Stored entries
■ ■ ■

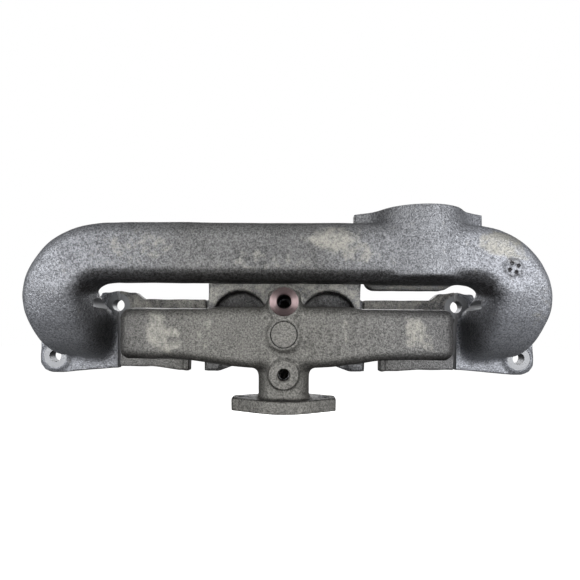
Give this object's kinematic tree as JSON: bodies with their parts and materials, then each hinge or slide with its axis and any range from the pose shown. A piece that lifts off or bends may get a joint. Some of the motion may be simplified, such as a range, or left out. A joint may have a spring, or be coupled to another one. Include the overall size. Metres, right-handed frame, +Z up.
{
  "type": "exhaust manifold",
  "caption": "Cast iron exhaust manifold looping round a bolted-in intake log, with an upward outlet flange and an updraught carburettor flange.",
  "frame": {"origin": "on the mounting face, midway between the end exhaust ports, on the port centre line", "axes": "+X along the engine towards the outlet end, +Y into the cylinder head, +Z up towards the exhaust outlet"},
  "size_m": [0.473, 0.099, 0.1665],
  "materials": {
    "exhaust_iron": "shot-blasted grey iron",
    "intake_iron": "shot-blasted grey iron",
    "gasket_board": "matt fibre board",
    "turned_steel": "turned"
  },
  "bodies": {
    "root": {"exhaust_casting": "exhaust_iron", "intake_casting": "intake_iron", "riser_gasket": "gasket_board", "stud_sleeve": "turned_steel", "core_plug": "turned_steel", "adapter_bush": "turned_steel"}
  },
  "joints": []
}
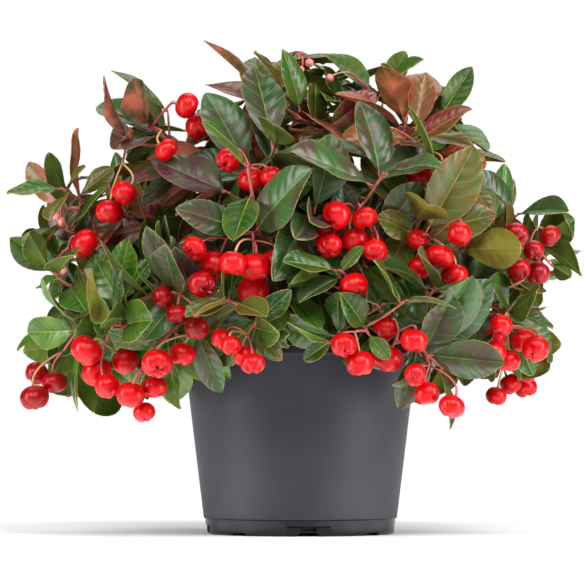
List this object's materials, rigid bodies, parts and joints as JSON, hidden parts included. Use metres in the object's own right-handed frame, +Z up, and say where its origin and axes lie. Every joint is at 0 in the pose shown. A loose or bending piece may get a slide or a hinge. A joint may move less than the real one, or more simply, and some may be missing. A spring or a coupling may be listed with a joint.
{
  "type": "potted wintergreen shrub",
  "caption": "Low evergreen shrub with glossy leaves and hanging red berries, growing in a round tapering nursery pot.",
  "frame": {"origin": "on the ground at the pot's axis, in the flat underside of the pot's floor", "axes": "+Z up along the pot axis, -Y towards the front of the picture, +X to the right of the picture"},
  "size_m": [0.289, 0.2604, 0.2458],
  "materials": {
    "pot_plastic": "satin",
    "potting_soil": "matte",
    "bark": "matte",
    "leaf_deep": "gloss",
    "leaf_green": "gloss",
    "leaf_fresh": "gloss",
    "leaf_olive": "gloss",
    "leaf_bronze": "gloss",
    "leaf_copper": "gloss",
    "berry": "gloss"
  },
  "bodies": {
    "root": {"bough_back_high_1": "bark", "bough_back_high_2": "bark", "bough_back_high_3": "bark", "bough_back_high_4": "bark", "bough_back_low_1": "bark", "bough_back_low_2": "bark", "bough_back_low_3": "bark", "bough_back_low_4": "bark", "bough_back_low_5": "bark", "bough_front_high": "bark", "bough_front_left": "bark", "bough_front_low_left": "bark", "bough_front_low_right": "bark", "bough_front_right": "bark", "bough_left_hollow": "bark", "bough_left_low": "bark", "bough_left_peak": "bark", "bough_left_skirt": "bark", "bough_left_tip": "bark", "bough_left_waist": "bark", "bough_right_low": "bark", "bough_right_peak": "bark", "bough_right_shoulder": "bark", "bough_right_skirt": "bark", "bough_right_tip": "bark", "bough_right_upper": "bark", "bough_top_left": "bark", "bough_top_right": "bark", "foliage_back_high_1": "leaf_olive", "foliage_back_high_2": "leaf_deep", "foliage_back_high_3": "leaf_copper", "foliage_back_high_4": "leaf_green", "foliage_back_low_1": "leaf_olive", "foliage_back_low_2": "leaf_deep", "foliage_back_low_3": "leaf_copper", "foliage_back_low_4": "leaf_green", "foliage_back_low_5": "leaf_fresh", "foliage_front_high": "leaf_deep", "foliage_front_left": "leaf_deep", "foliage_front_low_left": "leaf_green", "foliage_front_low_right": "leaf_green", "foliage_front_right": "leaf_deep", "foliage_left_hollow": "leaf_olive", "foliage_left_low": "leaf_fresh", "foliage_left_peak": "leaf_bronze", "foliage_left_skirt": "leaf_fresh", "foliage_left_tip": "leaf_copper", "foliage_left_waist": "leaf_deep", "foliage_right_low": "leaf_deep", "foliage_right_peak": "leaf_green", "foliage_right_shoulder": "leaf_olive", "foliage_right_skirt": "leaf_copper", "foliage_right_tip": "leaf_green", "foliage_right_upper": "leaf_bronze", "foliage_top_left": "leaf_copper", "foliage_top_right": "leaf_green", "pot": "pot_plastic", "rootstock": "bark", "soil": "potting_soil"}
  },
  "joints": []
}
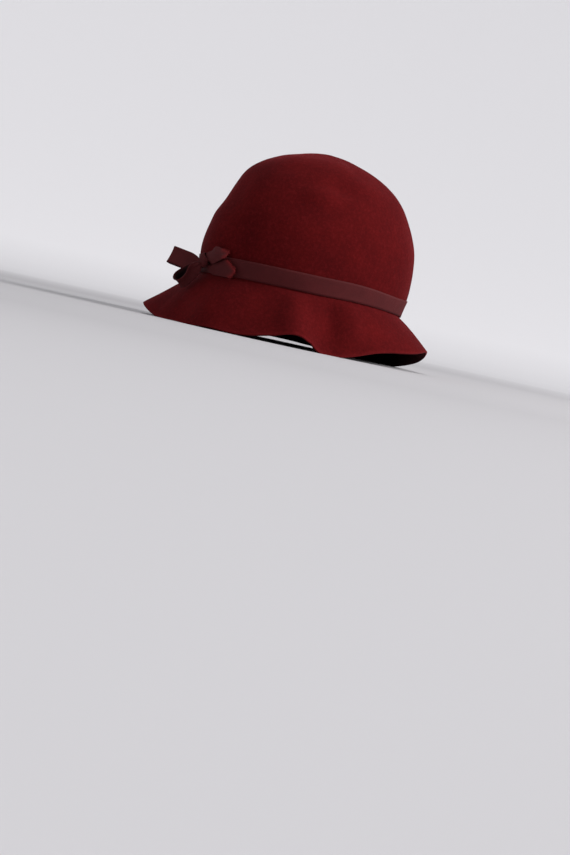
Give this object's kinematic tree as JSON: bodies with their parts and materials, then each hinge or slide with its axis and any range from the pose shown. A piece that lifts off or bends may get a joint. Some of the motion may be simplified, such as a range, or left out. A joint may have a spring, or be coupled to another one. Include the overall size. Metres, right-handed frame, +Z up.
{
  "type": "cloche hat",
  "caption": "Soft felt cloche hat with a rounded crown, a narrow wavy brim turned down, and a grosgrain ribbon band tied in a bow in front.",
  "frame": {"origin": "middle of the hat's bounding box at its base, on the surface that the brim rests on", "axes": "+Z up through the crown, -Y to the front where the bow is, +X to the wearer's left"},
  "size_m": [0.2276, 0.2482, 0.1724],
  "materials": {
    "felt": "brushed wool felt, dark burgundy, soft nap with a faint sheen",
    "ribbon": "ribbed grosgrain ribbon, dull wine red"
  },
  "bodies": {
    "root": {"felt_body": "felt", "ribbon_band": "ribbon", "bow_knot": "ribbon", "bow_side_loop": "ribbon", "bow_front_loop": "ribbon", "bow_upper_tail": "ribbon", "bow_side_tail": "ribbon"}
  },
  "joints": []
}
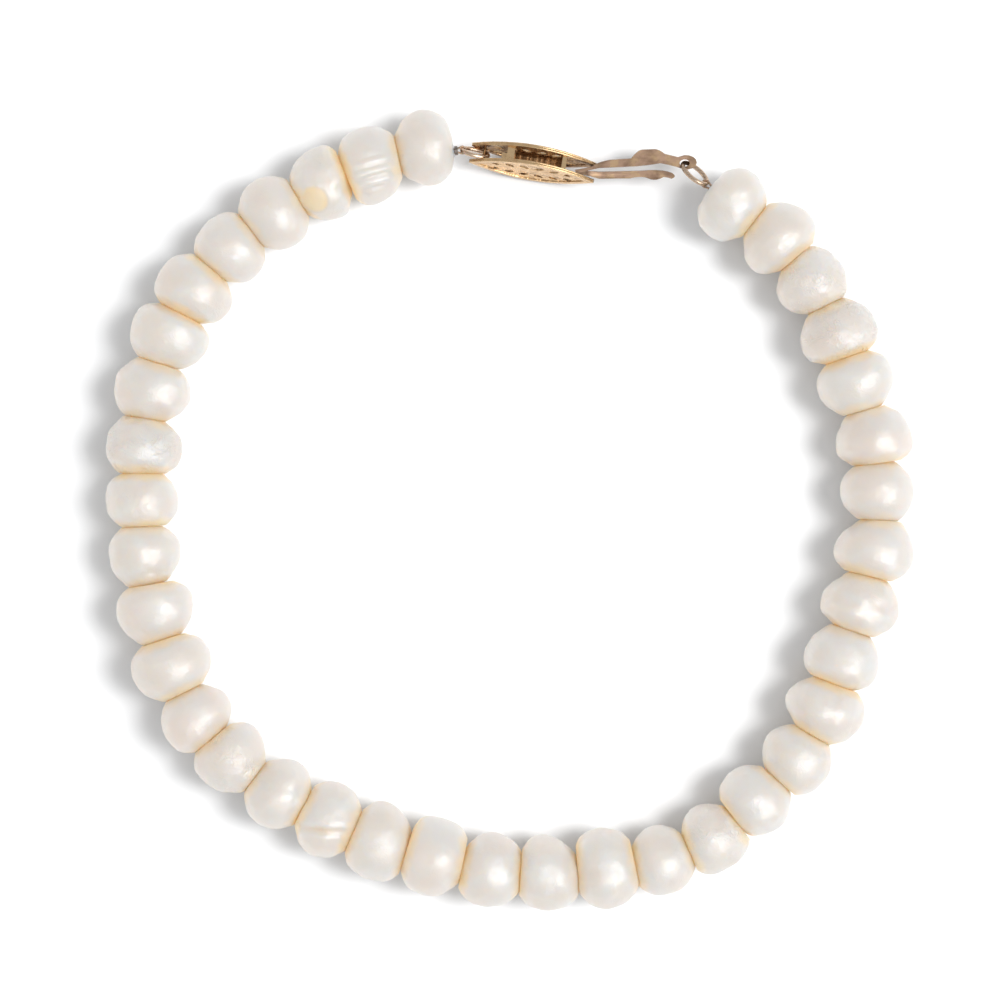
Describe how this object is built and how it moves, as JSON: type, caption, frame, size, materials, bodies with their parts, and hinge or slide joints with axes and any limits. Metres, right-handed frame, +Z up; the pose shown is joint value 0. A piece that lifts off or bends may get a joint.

■ ■ ■

Problem to work on — Across the records, how many lines contain "handed"? Only the number should be given.

Answer in full — 4